I’ve moderated and built online communities since the days of Compuserve, and in my experience the most successful, thriving communities all have clear rules and effective moderation. Most normal people don’t want to be shouted at or insulted. If they have a question, they don’t want to be fed false information.
New arrivals to a community are particularly vulnerable. If their first experience is negative – they are treated rudely, for example – they may never return. Even community veterans will leave if they are subject to constant negativity.
Unmoderated speech online inevitably devolves into arguments and discourtesy. Even in a community where most members behave in a responsible way, a small percentage of disruptive members can poison the experience.
Communities that exhibit growth, stickiness, and high levels of member participation cultivate a welcoming and helpful environment.
Twitter vs. Other Communities
Musk faces a serious challenge, perhaps many serious challenges.
Successful communities tend to organize around topics of common interest. FlyerTalk.com, for example, focuses on air travel in general and frequent flyers in particular, generating millions of visits per month. Topical communities like these can simply ban discussion of third-rail issues like politics, race, and religion. They can also set tight rules for content relevance, profanity, courtesy to other members, and so on.
Even a large, general community like Reddit is divided into tens of thousands of subreddits, each of which can establish rules and moderation practices. Similarly, Facebook groups offer a controlled, moderated experience where disruptive individuals can be removed.
The overall Facebook experience is more controlled than Twitter. Interactions tend to be with a smaller group of accounts, most of them known to the member. Accounts can’t be anonymous, although that doesn’t stop spammers. Facebook data shows they remove a billion and a half fake accounts every quarter.

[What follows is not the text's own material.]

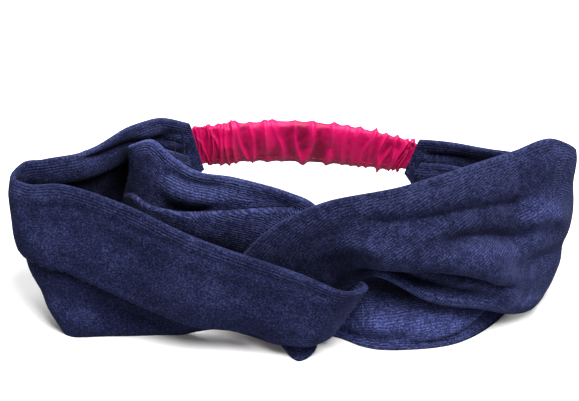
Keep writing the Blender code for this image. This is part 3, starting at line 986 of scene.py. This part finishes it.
def casing(surface):
    """The ruched satin tube, with its outer points and the unit normals there."""
    share = np.linspace(0, 1, CASING_COLUMNS)
    length = np.linalg.norm(np.diff(casing_frames(share)[0], axis=0), axis=1).sum()
    plain, tube, crests, girth = straight_tube(length, share)
    points = bent_tube(plain, tube, share, length)
    step_along = np.gradient(points, axis=0)
    step_round = (np.roll(points, -1, axis=1) - np.roll(points, 1, axis=1)) / 2
    facing = unit(np.cross(step_round, step_along))
    facing *= np.sign(((points - points.mean(axis=1, keepdims=True)) * facing).sum(-1).mean())
    inner = points - facing * CASING_WALL
    index = np.arange(2 * crests.size).reshape(2, *crests.shape)
    quads = [tube_quads(index[0], flip=True), tube_quads(index[1], flip=True)[:, ::-1]]
    for column, way in ((0, 1), (-1, -1)):
        a, b = index[0, column], index[1, column]
        quads.append(np.stack([a, np.roll(a, -1), np.roll(b, -1), b], axis=-1)[:, ::way])
    mesh = bpy.data.meshes.new("ruched_casing")
    both = np.concatenate([points.reshape(-1, 3), inner.reshape(-1, 3)])
    mesh.from_pydata((both * MM).tolist(), [], np.concatenate(quads).tolist())
    cloth = np.zeros((CASING_COLUMNS, CASING_SIDES, 3))
    cloth[..., 0] = share[:, None] * length * SATIN_FULLNESS
    cloth[..., 1] = np.arange(CASING_SIDES) / CASING_SIDES * girth
    # the crests' height, which the satin turns into painted highlight and shade
    cloth[..., 2] = crests
    set_cloth(mesh, np.tile(cloth.reshape(-1, 3), (2, 1)))
    mesh.shade_smooth()
    made = add_piece("ruched_casing", mesh, surface, "elastic_casing")
    return made, points, facing


def elastic(surface):
    """The flat elastic inside the casing, thicker along each of its cords."""
    share = np.linspace(0.08, 0.92, 120)
    centre, _, _, across, up = casing_frames(share)
    half_wide, half_thick, half_sides = ELASTIC_WIDTH / 2, ELASTIC_THICKNESS / 2, 24
    outline = []
    for k in range(half_sides):
        v = (-1 + 2 * k / (half_sides - 1)) * half_wide
        outline.append((v, half_thick * (1 + 0.25 * abs(math.sin(v * math.pi / CORD_PITCH)))))
    outline += [(v, -t) for v, t in reversed(outline)]
    wide, thick = np.array(outline).T
    rings = centre[:, None] + up[:, None] * wide[None, :, None] + across[:, None] * thick[None, :, None]
    index = np.arange(rings[..., 0].size).reshape(rings.shape[:2])
    caps = [index[0].tolist(), index[-1, ::-1].tolist()]
    mesh = bpy.data.meshes.new("braided_elastic")
    mesh.from_pydata((rings.reshape(-1, 3) * MM).tolist(), [], tube_quads(index, flip=True).tolist() + caps)
    cloth = np.zeros(rings.shape)
    cloth[..., 0] = (share * ELASTIC_LENGTH)[:, None]
    cloth[..., 1] = wide
    set_cloth(mesh, cloth)
    mesh.shade_smooth()
    return add_piece("braided_elastic", mesh, surface, "elastic_strip")


def casing_stitches(points, facing, surface):
    """The row of stitches low on the casing's inner face, through the satin and the elastic."""
    share = np.linspace(0, 1, len(points))
    centre, heights, _, across, up = casing_frames(share)
    below_middle = 0.30  # of the casing's height
    behind = 100  # keeps points on the casing's back from being the nearest
    path, lift = [], []
    for k in np.flatnonzero((share > 0.1) & (share < 0.9)):
        low = (points[k] - centre[k]) @ up[k] + below_middle * heights[k]
        front = (points[k] - centre[k]) @ across[k] > 0
        nearest = np.argmin(np.abs(low) + behind * ~front)
        path.append(points[k, nearest])
        lift.append(facing[k, nearest])
    path = np.array(path)
    kernel = np.ones(5) / 5
    for i in range(3):
        path[2:-2, i] = np.convolve(path[:, i], kernel, "valid")
    return stitch_row(
        "casing_stitches", path, unit(np.array(lift)), CASING_THREAD_RADIUS, surface, "casing_topstitch",
    )


# ---------------------------------------------------------------- studio


def floor():
    """A floor that the camera sees almost white, and that throws less light back up than it seems to."""
    half = 3.0  # metres
    mesh = bpy.data.meshes.new("floor")
    corners = [(-half, -half, 0), (half, -half, 0), (half, half, 0), (-half, half, 0)]
    mesh.from_pydata(corners, [], [(0, 1, 2, 3)])
    made = bpy.data.objects.new("floor", mesh)
    n = Nodes("pale_floor")
    seen = n.add("ShaderNodeLightPath").outputs["Is Camera Ray"]
    n.surface(Base_Color=n.mix(seen, grey(0.22), grey(0.95)), Roughness=0.9, Specular_IOR_Level=0.0)
    mesh.materials.append(n.material)
    bpy.context.scene.collection.objects.link(made)


def area_light(name, place, size, energy, aim=(0, 0, 0.03)):
    data = bpy.data.lights.new(name, "AREA")
    data.shape = "DISK"
    data.size = size
    data.energy = energy
    made = bpy.data.objects.new(name, data)
    made.location = place
    made.rotation_euler = (Vector(aim) - Vector(place)).to_track_quat("-Z", "Y").to_euler()
    bpy.context.scene.collection.objects.link(made)


def studio():
    """A soft key light above the front right, a weaker one above the back, and a dim white surround.
    Places and sizes are metres."""
    area_light("key", (0.16, -0.20, 0.72), 0.55, 12.0)
    area_light("rim", (-0.05, 0.36, 0.66), 0.5, 4.5)
    world = bpy.data.worlds.new("surround")
    bpy.context.scene.world = world
    world.use_nodes = True
    background = world.node_tree.nodes["Background"]
    background.inputs["Color"].default_value = (1, 1, 1, 1)
    background.inputs["Strength"].default_value = 0.34
    bpy.context.scene.view_settings.view_transform = "Standard"


def camera():
    """The photograph's view: from in front and 38 degrees above, with a long lens."""
    data = bpy.data.cameras.new("camera")
    data.lens, data.sensor_width = 136.5, 36
    made = bpy.data.objects.new("camera", data)
    elevation, metres_away = math.radians(38), 0.9
    aim = Vector((-1.5, 4.5, 38.7)) * MM
    back = Vector((0, -math.cos(elevation), math.sin(elevation)))
    made.location = aim + back * metres_away
    made.rotation_euler = back.to_track_quat("Z", "Y").to_euler()
    bpy.context.scene.collection.objects.link(made)
    bpy.context.scene.camera = made


def build():
    navy = velour()
    navy_thread = thread_finish("navy_thread", (0.002, 0.003, 0.010), (0.010, 0.012, 0.040))
    crimson_thread = thread_finish("crimson_thread", (0.25, 0.002, 0.03), (0.6, 0.02, 0.12))
    for side, stations, folds, pile, painted_bands, seed in (
        ("left", LEFT_STRIP, LEFT_FOLDS, LEFT_PILE_AND_LIGHT, LEFT_PAINTED_BANDS, 21),
        ("right", RIGHT_STRIP, RIGHT_FOLDS, RIGHT_PILE_AND_LIGHT, RIGHT_PAINTED_BANDS, 43),
    ):
        strip = velour_strip(side, stations, folds, pile, painted_bands, seed, navy)
        strip_stitches(side, strip, navy_thread)
    tube, points, facing = casing(satin())
    band = elastic(elastic_weave())
    row = casing_stitches(points, facing, crimson_thread)
    for piece in (tube, band, row):
        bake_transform(piece)
    floor()
    studio()
    camera()


build()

In contrast, Twitter is, in essence, one giant group of members. Creating rules of engagement is difficult and limiting topics is nearly impossible. Political discussion is the reason many members visit Twitter. Memes that annoy some members are happily devoured and shared by others. Insults directed at both public figures and other members are part of the experience.

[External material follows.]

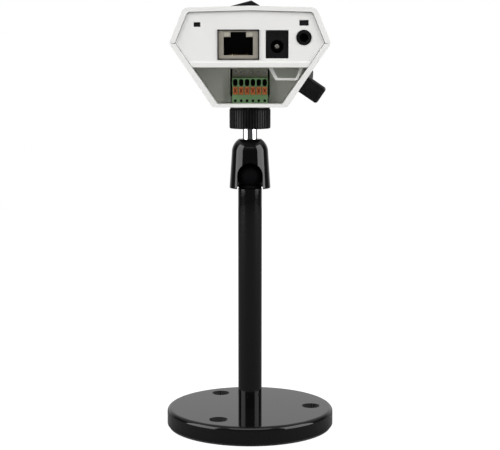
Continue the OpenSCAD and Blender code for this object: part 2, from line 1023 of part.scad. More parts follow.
module lens_body() {
  color("#232326")
    at_lens()
      difference() {
        turned([
          [8, -4], [thread_r, -4], [thread_r, 0.1], [barrel_r, 0.1], [barrel_r, 18],
          [tube_r, 18], [tube_r, 34], [11.2, 34], [11.2, 22], [5, 17.5], [5, 6], [8, 2]
        ]);
        translate([0, 0, 15.4])
          cylinder(r = 12.6, h = 1.8);
      }
}

// Drive of the iris, a boxed motor on the barrel's upper side
module iris_motor() {
  flat = motor_half_w - motor_chamfer;
  low_r = 14.5;
  color("#1c1c1e")
    at_lens(motor_back)
      rotate([0, 0, -motor_angle])
        difference() {
          union() {
            linear_extrude(motor_front - motor_back)
              polygon([
                [motor_half_w, low_r - 4], [motor_half_w, motor_r - motor_chamfer], [flat, motor_r],
                [-flat, motor_r], [-motor_half_w, motor_r - motor_chamfer], [-motor_half_w, low_r - 4]
              ]);
            translate([-motor_half_w, relief_at, 7.5])
              rotate([0, -90, 0])
                cylinder(r1 = 2.6, r2 = 2, h = relief_l);
          }
          translate([0, 0, -1])
            cylinder(r = barrel_r + fit, h = motor_front + 2);
        }
}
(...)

Can AI moderation eventually do as good a job as humans? Or even better? Perhaps someday. Either way, establishing exactly what kind of speech is allowed is still a human decision made by Twitter’s leadership.
Could Twitter create walled gardens, a bit like Reddit, where groups of members could establish rules and create their own environment? Perhaps, but I’ve seen no inclination to do this.
A Platform for Everybody…
When anyone can join a community without fear of being silenced or removed, many members will be emboldened to say anything… inaccurate information, rude language, intolerance of others’ views, and more.
When anyone can say anything, discussion will devolve to the lowest common denominator. Those members who are seeking a thoughtful interchange of ideas or merely a pleasant social experience will ultimately leave the community. Members that remain will yell at each other, never changing anyone’s mind but creating friction and unpleasantness.
Musk has emphasized the importance of revenue growth for Twitter’s survival. A community filled with animosity will attract neither advertisers nor members willing to pay to participate. If this is the direction Twitter is headed in, the community and the business itself are in trouble.
A platform for everybody is ultimately a platform for nobody.